On March 20, 2019, the King County Council met at New Life Church in Renton, 15711 – 152nd Ave SE, and heard from area residents on the proposed expansion of the Cedar Hills Regional Landfill as proposed in the draft Solid Waste Comprehensive Plan and the Final Environmental Impact Statement that was issued on March 7, 2019. According to KC Council Member Reagan Dunn, “the King County Council will vote on the draft Solid Waste Comprehensive Plan that extends the Cedar Hills Regional Landfill operations within the next couple weeks.” Council Member Dunn issued the following statement on April 10th regarding the outcome of this meeting and the status of the Plan:
Dear friends: I want to take a moment to say thank you, again, to those of you who attended our special King County Council meeting in Renton on March 20, and also to offer an update on what has happened since. Because of our excellent turnout at the special King County Council meeting, which included public testimony from almost 80 members of the community, we were able to attract the attention of both local and national news outlets. Since the meeting, I’ve been deliberating with my colleagues on the Council and pushing for amendments to the draft Comprehensive Solid Waste Management Plan that will provide relief to area residents from some of the worst effects of the Cedar Hills Regional Landfill. I am pleased to report that all six amendments that I proposed passed unanimously through the Council—this is a major victory for communities that neighbor the landfill.
Amendment #2: Requires that the Solid Waste Division develop and implement a plan to manage the bird population at the landfill
Amendment #3: Requires the Solid Waste Division to report to the Council on best practices for the use of top lifts and temporary covers in landfill operation
Amendment #4: Clarifies and reiterates that the Solid Waste Division is required to make a good faith effort to keep the maximum height of 788 feet for Areas 5, 6, and 7 of the landfill
Amendment #5: Requires that King County’s Office of Performance, Strategy, and Budget engage with the Solid Waste Division and regional partners to develop a plan for a long-term waste disposal method, with a progress report due to the Council by December 31, 2021
Amendment #6: Requires the Road Services Division to implement a study on charging the Solid Waste Division for the repair and maintenance of roads near the landfill
Due to these amendments, the vote on the Comprehensive Solid Waste Management Plan and landfill expansion has been pushed to April 17th, when it will be considered by the Regional Policy Committee. If and when it passes out of committee, the plan will go to the full Council for consideration. When the times comes, I plan to vote “no” on the plan that would extend the life of the landfill. I believe it is time that we start seriously considering alternative solutions to solid waste management, rather than continuing to kick the can down the road. I will continue to work toward finding a long-term solution that makes sense for the health of our communities, stewardship of our environment, and responsible waste disposal.
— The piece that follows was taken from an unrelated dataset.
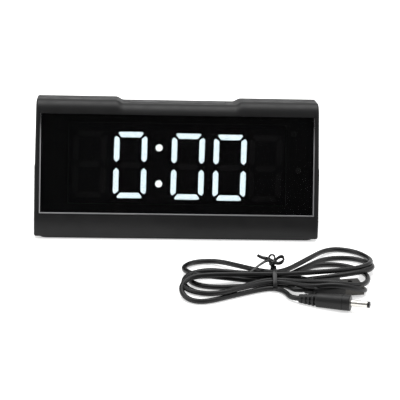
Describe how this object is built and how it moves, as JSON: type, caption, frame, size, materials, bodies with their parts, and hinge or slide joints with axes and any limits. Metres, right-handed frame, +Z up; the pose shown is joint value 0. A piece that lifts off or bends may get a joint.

On, July 26, 2018, King County Executive Dow Constantine transmitted the 2019 Comprehensive Solid Waste Management Plan (July 2018) (Plan) to the King County Council for their consideration and approval. This Plan (PDF File, 10 MB), which updates the 2001 Comprehensive Solid Waste Management Plan, presents strategies for managing King County’s solid waste over the next six years, with consideration of the next 20 years. It addresses the many components of the regional system including recycling, collection, finance, transfer station services, and disposal. Comments received during the January 8 through March 8, 2018 public comment period are addressed in the Plan. There will be additional opportunities for public input as the Plan undergoes a review and adoption process by the King County Council and the cities beginning in the fall of 2018.
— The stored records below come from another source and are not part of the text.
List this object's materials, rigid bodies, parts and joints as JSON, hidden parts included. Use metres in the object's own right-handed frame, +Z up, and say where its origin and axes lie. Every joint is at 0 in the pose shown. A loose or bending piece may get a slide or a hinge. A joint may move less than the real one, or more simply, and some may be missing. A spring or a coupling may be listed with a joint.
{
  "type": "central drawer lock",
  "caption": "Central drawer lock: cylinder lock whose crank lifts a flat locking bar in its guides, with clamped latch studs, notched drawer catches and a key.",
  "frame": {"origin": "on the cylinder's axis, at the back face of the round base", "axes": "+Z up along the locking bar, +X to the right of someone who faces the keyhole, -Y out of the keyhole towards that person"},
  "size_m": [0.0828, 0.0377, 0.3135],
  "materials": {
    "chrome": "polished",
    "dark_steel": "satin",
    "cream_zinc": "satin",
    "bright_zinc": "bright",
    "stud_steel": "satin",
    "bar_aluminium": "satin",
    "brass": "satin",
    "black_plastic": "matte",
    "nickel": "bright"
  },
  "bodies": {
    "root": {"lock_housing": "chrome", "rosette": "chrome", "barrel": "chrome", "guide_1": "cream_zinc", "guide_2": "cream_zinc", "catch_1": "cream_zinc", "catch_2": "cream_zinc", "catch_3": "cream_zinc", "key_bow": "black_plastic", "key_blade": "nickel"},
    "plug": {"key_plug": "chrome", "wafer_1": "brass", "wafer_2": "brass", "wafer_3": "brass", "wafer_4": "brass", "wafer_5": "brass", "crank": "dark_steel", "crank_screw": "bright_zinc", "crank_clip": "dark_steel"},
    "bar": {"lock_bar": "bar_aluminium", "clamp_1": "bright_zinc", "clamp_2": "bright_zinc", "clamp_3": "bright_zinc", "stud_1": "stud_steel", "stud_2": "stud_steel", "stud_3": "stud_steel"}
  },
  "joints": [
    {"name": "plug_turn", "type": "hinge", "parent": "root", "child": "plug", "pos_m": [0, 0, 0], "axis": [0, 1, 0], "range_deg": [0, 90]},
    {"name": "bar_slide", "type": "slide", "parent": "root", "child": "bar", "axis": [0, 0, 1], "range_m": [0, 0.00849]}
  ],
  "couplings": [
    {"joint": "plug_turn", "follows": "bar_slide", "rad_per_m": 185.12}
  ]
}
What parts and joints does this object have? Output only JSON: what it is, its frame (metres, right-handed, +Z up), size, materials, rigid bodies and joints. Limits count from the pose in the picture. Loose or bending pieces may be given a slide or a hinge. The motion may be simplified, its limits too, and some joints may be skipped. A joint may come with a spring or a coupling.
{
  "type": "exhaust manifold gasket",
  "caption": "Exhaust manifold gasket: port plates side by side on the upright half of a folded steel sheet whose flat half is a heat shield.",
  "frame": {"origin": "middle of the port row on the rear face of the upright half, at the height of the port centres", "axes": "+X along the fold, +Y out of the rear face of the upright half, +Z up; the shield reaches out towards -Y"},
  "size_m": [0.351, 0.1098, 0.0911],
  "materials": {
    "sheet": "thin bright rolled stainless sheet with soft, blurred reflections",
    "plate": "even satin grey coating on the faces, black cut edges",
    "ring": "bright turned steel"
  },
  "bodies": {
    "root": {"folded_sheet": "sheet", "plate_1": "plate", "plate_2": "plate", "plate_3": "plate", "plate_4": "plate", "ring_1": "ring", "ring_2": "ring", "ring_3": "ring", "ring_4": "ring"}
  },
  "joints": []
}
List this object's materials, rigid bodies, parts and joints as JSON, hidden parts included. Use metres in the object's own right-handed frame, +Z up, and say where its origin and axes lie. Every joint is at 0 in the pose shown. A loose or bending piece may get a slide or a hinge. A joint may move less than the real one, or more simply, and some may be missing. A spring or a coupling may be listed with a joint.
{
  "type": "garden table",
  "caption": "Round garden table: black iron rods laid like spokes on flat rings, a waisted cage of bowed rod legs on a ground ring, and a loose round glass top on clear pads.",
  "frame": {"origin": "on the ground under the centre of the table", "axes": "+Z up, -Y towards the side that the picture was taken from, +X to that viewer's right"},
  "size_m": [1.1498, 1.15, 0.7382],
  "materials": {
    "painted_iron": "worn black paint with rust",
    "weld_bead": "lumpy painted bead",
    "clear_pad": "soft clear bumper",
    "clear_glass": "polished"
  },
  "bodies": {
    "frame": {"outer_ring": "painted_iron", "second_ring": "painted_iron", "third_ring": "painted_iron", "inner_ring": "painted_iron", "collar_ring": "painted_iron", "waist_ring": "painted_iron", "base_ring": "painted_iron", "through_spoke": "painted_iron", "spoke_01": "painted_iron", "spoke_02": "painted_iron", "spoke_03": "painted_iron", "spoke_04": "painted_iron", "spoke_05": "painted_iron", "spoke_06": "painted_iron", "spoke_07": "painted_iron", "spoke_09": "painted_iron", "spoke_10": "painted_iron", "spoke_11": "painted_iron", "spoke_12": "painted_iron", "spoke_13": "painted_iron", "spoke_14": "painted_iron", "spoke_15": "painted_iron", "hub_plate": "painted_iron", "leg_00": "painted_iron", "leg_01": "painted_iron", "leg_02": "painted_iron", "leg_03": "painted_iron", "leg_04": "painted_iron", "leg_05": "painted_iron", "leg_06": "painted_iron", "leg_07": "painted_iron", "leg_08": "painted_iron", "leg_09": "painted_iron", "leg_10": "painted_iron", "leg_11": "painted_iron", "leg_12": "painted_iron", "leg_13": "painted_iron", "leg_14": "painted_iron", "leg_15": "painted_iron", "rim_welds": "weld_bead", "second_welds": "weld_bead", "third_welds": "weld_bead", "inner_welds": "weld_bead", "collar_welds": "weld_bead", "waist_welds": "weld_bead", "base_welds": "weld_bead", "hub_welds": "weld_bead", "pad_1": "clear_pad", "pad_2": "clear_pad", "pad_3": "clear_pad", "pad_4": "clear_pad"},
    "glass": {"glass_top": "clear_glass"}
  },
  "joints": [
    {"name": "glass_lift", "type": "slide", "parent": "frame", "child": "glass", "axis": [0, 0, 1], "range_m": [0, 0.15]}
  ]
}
The King County Solid Waste Division has published a Draft Comprehensive Solid Waste Management Plan Update and Environmental Impact Statement that propose a comprehensive plan for managing our garbage and recycling for the next 20 years. These documents are now available for public review and comment. The public comment period is open through March 8, 2018. The GMVUAC intends to review these documents and offer comments. Individuals desiring to express their concerns regarding this topic and the referenced documents are encouraged to participate in this review process and to timely submit relevant comments and suggestions for the County’s consideration. A timeline has been set for the review and adoption process.
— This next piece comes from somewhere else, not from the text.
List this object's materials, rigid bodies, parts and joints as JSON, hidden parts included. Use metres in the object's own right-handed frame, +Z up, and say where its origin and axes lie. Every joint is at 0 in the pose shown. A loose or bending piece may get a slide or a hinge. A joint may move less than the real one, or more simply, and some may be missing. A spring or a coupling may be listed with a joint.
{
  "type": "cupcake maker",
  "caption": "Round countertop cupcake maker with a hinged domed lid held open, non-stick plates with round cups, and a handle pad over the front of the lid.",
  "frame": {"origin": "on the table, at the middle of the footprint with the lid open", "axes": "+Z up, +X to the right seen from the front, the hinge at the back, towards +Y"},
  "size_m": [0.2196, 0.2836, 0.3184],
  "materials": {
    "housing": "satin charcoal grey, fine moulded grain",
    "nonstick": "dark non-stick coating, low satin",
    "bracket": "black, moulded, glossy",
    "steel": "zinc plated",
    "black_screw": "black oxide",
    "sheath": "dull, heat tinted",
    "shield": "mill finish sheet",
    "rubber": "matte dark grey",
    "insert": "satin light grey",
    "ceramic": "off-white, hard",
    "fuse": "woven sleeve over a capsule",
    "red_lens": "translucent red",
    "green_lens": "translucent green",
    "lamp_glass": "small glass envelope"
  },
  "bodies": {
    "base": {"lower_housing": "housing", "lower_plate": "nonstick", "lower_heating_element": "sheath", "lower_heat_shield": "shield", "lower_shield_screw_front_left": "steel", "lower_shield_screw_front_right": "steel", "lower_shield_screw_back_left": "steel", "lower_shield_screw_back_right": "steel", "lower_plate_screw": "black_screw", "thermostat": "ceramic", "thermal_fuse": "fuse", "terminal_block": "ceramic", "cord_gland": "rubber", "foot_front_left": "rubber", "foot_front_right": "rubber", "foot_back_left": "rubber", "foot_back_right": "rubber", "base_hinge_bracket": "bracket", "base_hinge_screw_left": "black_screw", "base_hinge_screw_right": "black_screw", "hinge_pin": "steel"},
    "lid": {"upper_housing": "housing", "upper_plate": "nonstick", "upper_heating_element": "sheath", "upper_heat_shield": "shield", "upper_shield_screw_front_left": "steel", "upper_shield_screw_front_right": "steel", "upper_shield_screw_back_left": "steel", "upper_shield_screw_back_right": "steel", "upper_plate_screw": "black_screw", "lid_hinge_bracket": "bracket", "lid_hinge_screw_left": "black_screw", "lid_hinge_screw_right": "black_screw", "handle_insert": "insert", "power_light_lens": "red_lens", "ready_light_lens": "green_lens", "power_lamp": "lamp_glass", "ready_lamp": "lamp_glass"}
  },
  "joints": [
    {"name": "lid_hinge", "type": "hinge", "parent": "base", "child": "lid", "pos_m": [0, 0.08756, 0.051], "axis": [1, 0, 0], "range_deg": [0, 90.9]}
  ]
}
The Fact Sheet prepared by the County may be viewed here: KC Solid Waste CompPlan Update-Fact Sheet-FINAL
The County website devoted to this subject matter, including access to the relevant documents, may be accessed directly by clicking on the following link: http://www.kingcounty.gov/depts/dnrp/solid-waste/about/planning/comp-plan.aspx
At the GMVUAC February meeting, Solid Waste Division Director Pat D. McLaughlin presented a slide show outlining the draft Comprehensive Management Plan Update and the applicable procedures and timeline for its public review and implementation. You can view this presentation here: KC SW Comp Plan Update_Slides_02 12 2018
The GMVUAC has submitted its comments regarding King County’s draft Comprehensive Solid Waste Management Plan Update. The GMVUAC’s comments to this plan may be read here: KCSWMP–COMMENTS_03 07 2018 . Some highlights from our Comments include:
(2) Use of educational methods to produce more informed consumers and producers of solid waste;
(3) No expansion of the Cedar Hills Landfill;
(4) Consumer and producer incentives to keep recyclable items out of the waste stream; and
(5) Support to explore viability of Waste-to-Energy or Waste Incineration methods.